Solved – SVM – number of dimensions greater than number of samples would give good or bad performance

scikit learnsvm

I was reading the documentation of sklearn SVM and saw these two statements

  • Still effective in cases where number of dimensions is greater than the number of samples
  • If the number of features is much greater than the number of samples, the method is likely to give poor performances.

Now my understanding regarding SVM is fairly limited (the reason why I am reading the article) but the above 2 statements seem contradictory. But I believe that I am missing something. What is missing in my understanding due to which the above 2 are not contradictory?

Best Answer

SVMs, like many other linear models, are based on empirical risk minimization, which leads us to an optimization of this sort:

$$\min_w\sum\ell(x_i, y_i, w)+\lambda\cdot r(w)$$

Where $\ell$ is a loss function (the Hinge-loss in SVMs) and $r$ is a regularization function.

The SVM is a squared $\ell_2$-regularized linear model, i.e. $r(w) = \|w\|^2_2$. This guards against huge coefficients, as one would say in regression terms, as the coefficient magnitudes are themselves penalized in the optimization.
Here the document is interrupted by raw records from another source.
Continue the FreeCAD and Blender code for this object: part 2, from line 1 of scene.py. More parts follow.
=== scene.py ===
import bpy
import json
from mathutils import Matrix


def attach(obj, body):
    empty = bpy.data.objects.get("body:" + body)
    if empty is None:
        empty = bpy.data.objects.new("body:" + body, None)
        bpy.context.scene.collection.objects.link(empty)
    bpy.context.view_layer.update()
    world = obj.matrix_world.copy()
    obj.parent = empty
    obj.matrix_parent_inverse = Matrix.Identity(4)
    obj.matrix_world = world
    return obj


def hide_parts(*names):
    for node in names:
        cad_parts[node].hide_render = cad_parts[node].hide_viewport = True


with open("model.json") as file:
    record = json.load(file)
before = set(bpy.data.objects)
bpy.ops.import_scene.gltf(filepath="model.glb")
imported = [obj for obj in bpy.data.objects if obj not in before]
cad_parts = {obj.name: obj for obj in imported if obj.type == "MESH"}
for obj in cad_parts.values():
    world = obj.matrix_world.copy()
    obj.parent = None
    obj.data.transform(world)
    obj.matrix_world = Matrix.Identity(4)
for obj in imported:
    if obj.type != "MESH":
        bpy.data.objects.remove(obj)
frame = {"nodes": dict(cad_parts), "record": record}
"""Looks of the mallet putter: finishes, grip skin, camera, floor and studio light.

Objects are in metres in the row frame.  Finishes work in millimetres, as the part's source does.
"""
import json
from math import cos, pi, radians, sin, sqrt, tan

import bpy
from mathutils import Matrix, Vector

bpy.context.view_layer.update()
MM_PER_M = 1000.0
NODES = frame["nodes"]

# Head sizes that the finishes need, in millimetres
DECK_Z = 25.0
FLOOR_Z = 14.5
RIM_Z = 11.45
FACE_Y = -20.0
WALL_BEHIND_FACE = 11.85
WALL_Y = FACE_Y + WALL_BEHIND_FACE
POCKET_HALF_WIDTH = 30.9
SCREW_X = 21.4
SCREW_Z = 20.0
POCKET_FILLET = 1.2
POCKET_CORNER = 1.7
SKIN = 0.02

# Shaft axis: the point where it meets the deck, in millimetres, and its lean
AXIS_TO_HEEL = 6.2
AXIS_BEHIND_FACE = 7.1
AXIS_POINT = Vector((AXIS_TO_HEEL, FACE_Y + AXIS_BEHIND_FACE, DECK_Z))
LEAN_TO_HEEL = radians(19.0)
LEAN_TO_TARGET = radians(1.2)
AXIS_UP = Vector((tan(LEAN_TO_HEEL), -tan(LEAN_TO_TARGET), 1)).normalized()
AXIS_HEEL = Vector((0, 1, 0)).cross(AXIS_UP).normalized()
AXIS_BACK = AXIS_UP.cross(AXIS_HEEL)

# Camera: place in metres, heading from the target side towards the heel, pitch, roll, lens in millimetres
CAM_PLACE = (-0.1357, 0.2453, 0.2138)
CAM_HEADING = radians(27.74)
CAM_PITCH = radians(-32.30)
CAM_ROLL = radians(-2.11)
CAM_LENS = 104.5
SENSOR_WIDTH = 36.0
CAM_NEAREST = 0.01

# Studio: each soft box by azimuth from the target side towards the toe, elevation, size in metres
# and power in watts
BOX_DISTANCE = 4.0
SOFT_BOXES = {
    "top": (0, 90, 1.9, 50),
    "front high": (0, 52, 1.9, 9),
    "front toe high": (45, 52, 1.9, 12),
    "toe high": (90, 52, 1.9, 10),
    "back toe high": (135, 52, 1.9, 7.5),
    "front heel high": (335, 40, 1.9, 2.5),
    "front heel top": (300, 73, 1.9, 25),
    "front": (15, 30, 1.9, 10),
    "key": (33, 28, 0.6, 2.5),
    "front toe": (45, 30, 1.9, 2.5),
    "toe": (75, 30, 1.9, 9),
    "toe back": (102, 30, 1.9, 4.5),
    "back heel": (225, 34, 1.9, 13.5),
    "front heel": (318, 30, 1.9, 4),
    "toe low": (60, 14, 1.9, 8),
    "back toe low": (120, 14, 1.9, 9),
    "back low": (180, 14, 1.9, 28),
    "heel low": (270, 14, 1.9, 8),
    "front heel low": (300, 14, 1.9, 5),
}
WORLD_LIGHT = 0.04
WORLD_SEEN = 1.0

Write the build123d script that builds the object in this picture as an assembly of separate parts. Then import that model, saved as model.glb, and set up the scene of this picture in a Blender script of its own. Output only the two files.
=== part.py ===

Besides that, the regularization allows for a unique solution in the $p> n$ situation, so the 1st statement is true.

The problem when $p \gg n$ is that the bias introduced by regularization can be so large towards the training data the model heavily underperforms. It doesn't mean SVMs can't be used in that scenario (they are usually employed in gene expression data, for example, where $p$ can be thousands times larger than $n$).

So I see no contradiction in statements. The 2nd statement is more likely a warning against overfitting.